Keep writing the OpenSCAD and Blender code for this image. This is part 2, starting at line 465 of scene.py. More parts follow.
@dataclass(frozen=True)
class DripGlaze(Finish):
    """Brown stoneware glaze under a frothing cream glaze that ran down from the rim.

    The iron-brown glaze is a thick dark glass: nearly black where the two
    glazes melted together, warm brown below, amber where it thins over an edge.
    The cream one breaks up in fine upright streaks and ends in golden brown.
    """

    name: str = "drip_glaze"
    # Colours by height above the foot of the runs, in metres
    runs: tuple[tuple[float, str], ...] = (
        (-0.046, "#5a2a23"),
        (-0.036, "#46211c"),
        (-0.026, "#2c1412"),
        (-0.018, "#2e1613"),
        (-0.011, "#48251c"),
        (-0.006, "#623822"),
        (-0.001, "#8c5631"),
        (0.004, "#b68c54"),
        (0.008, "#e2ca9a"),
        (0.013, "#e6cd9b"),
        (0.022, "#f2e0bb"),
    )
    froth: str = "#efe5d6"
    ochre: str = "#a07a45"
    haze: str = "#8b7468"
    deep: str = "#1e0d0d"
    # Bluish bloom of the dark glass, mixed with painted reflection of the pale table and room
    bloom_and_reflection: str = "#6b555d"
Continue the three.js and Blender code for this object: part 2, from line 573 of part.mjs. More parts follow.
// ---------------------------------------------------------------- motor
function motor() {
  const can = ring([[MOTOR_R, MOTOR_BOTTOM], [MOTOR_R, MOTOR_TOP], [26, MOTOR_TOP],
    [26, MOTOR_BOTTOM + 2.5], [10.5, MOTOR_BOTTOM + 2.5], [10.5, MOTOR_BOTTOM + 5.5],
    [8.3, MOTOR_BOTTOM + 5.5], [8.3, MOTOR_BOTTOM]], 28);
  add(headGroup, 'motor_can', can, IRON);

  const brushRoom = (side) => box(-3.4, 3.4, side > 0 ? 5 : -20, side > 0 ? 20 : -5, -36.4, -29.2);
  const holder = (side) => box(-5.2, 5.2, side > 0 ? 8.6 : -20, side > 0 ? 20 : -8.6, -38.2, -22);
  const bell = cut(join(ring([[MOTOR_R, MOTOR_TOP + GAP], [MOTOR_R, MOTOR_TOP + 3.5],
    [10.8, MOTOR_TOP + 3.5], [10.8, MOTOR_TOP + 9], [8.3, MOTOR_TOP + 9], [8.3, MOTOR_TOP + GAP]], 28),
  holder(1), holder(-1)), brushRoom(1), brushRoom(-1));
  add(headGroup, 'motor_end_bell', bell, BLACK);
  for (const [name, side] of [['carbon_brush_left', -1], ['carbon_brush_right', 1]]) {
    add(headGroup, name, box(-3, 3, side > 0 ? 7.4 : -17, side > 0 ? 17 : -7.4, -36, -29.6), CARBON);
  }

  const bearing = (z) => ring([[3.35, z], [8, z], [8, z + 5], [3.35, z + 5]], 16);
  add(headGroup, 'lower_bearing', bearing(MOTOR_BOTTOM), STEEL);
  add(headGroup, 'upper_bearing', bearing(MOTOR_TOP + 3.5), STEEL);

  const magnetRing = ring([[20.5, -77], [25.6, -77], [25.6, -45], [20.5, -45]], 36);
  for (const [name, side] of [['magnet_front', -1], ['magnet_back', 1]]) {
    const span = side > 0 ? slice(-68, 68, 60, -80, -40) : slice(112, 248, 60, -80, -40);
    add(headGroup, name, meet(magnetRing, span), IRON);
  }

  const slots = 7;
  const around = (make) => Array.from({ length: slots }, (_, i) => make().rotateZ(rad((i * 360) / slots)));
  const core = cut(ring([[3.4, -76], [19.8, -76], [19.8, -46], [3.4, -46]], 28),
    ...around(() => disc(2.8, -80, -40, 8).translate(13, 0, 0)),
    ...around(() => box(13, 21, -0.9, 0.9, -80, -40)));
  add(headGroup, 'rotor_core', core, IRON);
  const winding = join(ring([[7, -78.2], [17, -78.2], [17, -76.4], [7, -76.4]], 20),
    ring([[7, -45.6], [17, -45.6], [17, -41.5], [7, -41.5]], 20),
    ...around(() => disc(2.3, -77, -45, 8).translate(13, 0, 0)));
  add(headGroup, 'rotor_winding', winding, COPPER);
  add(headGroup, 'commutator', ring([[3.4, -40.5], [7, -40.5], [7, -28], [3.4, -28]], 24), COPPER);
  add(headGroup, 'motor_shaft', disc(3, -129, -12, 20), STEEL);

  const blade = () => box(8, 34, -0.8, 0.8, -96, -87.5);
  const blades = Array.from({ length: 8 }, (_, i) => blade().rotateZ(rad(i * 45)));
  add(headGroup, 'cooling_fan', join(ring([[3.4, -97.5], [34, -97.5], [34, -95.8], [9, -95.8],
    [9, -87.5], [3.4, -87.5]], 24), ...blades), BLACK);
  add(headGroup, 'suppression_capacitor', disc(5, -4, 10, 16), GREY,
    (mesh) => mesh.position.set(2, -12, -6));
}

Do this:
Using the data above, print every record exactly as shown.

Exercise response:
Keep writing the OpenSCAD and Blender code for this image. This is part 2, starting at line 465 of scene.py. More parts follow.
@dataclass(frozen=True)
class DripGlaze(Finish):
    """Brown stoneware glaze under a frothing cream glaze that ran down from the rim.

    The iron-brown glaze is a thick dark glass: nearly black where the two
    glazes melted together, warm brown below, amber where it thins over an edge.
    The cream one breaks up in fine upright streaks and ends in golden brown.
    """

    name: str = "drip_glaze"
    # Colours by height above the foot of the runs, in metres
    runs: tuple[tuple[float, str], ...] = (
        (-0.046, "#5a2a23"),
        (-0.036, "#46211c"),
        (-0.026, "#2c1412"),
        (-0.018, "#2e1613"),
        (-0.011, "#48251c"),
        (-0.006, "#623822"),
        (-0.001, "#8c5631"),
        (0.004, "#b68c54"),
        (0.008, "#e2ca9a"),
        (0.013, "#e6cd9b"),
        (0.022, "#f2e0bb"),
    )
    froth: str = "#efe5d6"
    ochre: str = "#a07a45"
    haze: str = "#8b7468"
    deep: str = "#1e0d0d"
    # Bluish bloom of the dark glass, mixed with painted reflection of the pale table and room
    bloom_and_reflection: str = "#6b555d"
Continue the three.js and Blender code for this object: part 2, from line 573 of part.mjs. More parts follow.
// ---------------------------------------------------------------- motor
function motor() {
  const can = ring([[MOTOR_R, MOTOR_BOTTOM], [MOTOR_R, MOTOR_TOP], [26, MOTOR_TOP],
    [26, MOTOR_BOTTOM + 2.5], [10.5, MOTOR_BOTTOM + 2.5], [10.5, MOTOR_BOTTOM + 5.5],
    [8.3, MOTOR_BOTTOM + 5.5], [8.3, MOTOR_BOTTOM]], 28);
  add(headGroup, 'motor_can', can, IRON);

  const brushRoom = (side) => box(-3.4, 3.4, side > 0 ? 5 : -20, side > 0 ? 20 : -5, -36.4, -29.2);
  const holder = (side) => box(-5.2, 5.2, side > 0 ? 8.6 : -20, side > 0 ? 20 : -8.6, -38.2, -22);
  const bell = cut(join(ring([[MOTOR_R, MOTOR_TOP + GAP], [MOTOR_R, MOTOR_TOP + 3.5],
    [10.8, MOTOR_TOP + 3.5], [10.8, MOTOR_TOP + 9], [8.3, MOTOR_TOP + 9], [8.3, MOTOR_TOP + GAP]], 28),
  holder(1), holder(-1)), brushRoom(1), brushRoom(-1));
  add(headGroup, 'motor_end_bell', bell, BLACK);
  for (const [name, side] of [['carbon_brush_left', -1], ['carbon_brush_right', 1]]) {
    add(headGroup, name, box(-3, 3, side > 0 ? 7.4 : -17, side > 0 ? 17 : -7.4, -36, -29.6), CARBON);
  }

  const bearing = (z) => ring([[3.35, z], [8, z], [8, z + 5], [3.35, z + 5]], 16);
  add(headGroup, 'lower_bearing', bearing(MOTOR_BOTTOM), STEEL);
  add(headGroup, 'upper_bearing', bearing(MOTOR_TOP + 3.5), STEEL);

  const magnetRing = ring([[20.5, -77], [25.6, -77], [25.6, -45], [20.5, -45]], 36);
  for (const [name, side] of [['magnet_front', -1], ['magnet_back', 1]]) {
    const span = side > 0 ? slice(-68, 68, 60, -80, -40) : slice(112, 248, 60, -80, -40);
    add(headGroup, name, meet(magnetRing, span), IRON);
  }

  const slots = 7;
  const around = (make) => Array.from({ length: slots }, (_, i) => make().rotateZ(rad((i * 360) / slots)));
  const core = cut(ring([[3.4, -76], [19.8, -76], [19.8, -46], [3.4, -46]], 28),
    ...around(() => disc(2.8, -80, -40, 8).translate(13, 0, 0)),
    ...around(() => box(13, 21, -0.9, 0.9, -80, -40)));
  add(headGroup, 'rotor_core', core, IRON);
  const winding = join(ring([[7, -78.2], [17, -78.2], [17, -76.4], [7, -76.4]], 20),
    ring([[7, -45.6], [17, -45.6], [17, -41.5], [7, -41.5]], 20),
    ...around(() => disc(2.3, -77, -45, 8).translate(13, 0, 0)));
  add(headGroup, 'rotor_winding', winding, COPPER);
  add(headGroup, 'commutator', ring([[3.4, -40.5], [7, -40.5], [7, -28], [3.4, -28]], 24), COPPER);
  add(headGroup, 'motor_shaft', disc(3, -129, -12, 20), STEEL);

  const blade = () => box(8, 34, -0.8, 0.8, -96, -87.5);
  const blades = Array.from({ length: 8 }, (_, i) => blade().rotateZ(rad(i * 45)));
  add(headGroup, 'cooling_fan', join(ring([[3.4, -97.5], [34, -97.5], [34, -95.8], [9, -95.8],
    [9, -87.5], [3.4, -87.5]], 24), ...blades), BLACK);
  add(headGroup, 'suppression_capacitor', disc(5, -4, 10, 16), GREY,
    (mesh) => mesh.position.set(2, -12, -6));
}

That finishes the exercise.